Repeat every line below exactly, word for word.

-- begin --

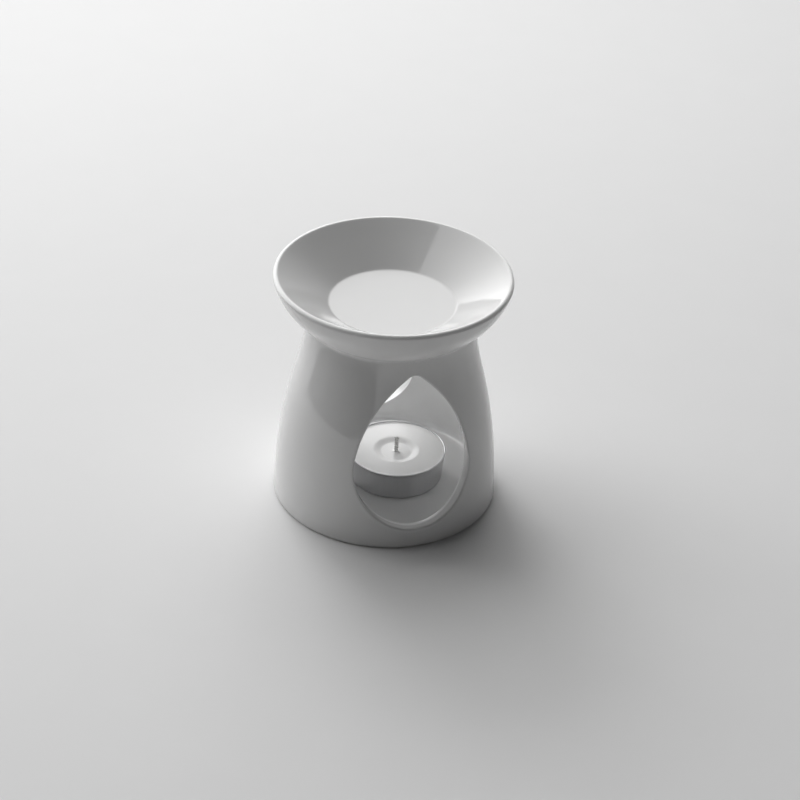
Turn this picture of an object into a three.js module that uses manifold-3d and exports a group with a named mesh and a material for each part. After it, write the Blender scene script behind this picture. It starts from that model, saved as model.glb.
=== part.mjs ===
// A small ceramic oil burner: a bell-shaped burner body with a window at the front and
// one at the back, an oil dish stuck to its neck, and a tealight standing on its floor.
//
// Units are millimetres, +Z is up, the origin is the middle of the foot ring on the
// table, and the front window faces -Y.

import * as THREE from 'three';
import { mergeVertices } from 'three/addons/utils/BufferGeometryUtils.js';
import Module from 'manifold-3d';

// Burner body: one fair wall curve from the foot to the neck, with a floor cast in.
const BODY_HEIGHT = 76.5; // table to the seat of the dish
const FOOT_RADIUS = 43.3; // outside, where the wall curve meets the table
const NECK_RADIUS = 32.2; // outside, where the dish sits
const BELLY_LEAN = 1.3; // how far the wall leans in over the height below
const BELLY_HEIGHT = 47; // handle of the wall curve above the foot
const NECK_LENGTH = 19.5; // handle of the wall curve below the neck
const WALL = 4.9; // measured level, at every height
const FLOOR_HEIGHT = 5; // table to the floor that the tealight stands on
const FLOOR_FILLET = 3; // inside corner between floor and wall
const FOOT_EDGE = 1.2; // rounding of the outside bottom edge
const FOOT_RING_WIDTH = 4; // flat ring that stands on the table
const FOOT_RECESS = 1.2; // hollow under the floor, inside the foot ring
const WINDOW_EDGE = 1; // rounding of both edges of a window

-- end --

• **Correct result**
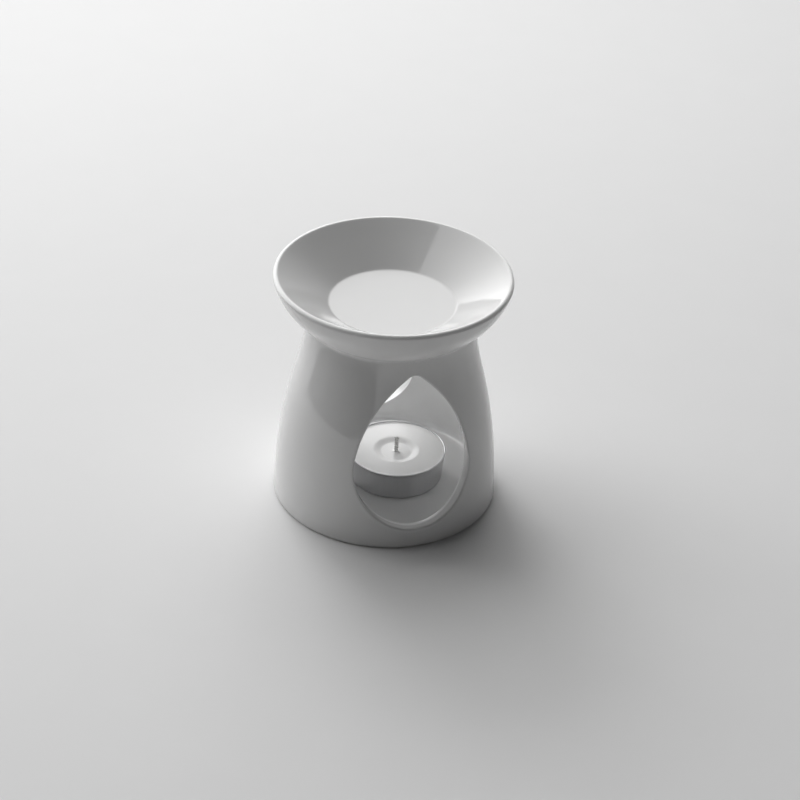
Turn this picture of an object into a three.js module that uses manifold-3d and exports a group with a named mesh and a material for each part. After it, write the Blender scene script behind this picture. It starts from that model, saved as model.glb.
=== part.mjs ===
// A small ceramic oil burner: a bell-shaped burner body with a window at the front and
// one at the back, an oil dish stuck to its neck, and a tealight standing on its floor.
//
// Units are millimetres, +Z is up, the origin is the middle of the foot ring on the
// table, and the front window faces -Y.

import * as THREE from 'three';
import { mergeVertices } from 'three/addons/utils/BufferGeometryUtils.js';
import Module from 'manifold-3d';

// Burner body: one fair wall curve from the foot to the neck, with a floor cast in.
const BODY_HEIGHT = 76.5; // table to the seat of the dish
const FOOT_RADIUS = 43.3; // outside, where the wall curve meets the table
const NECK_RADIUS = 32.2; // outside, where the dish sits
const BELLY_LEAN = 1.3; // how far the wall leans in over the height below
const BELLY_HEIGHT = 47; // handle of the wall curve above the foot
const NECK_LENGTH = 19.5; // handle of the wall curve below the neck
const WALL = 4.9; // measured level, at every height
const FLOOR_HEIGHT = 5; // table to the floor that the tealight stands on
const FLOOR_FILLET = 3; // inside corner between floor and wall
const FOOT_EDGE = 1.2; // rounding of the outside bottom edge
const FOOT_RING_WIDTH = 4; // flat ring that stands on the table
const FOOT_RECESS = 1.2; // hollow under the floor, inside the foot ring
const WINDOW_EDGE = 1; // rounding of both edges of a window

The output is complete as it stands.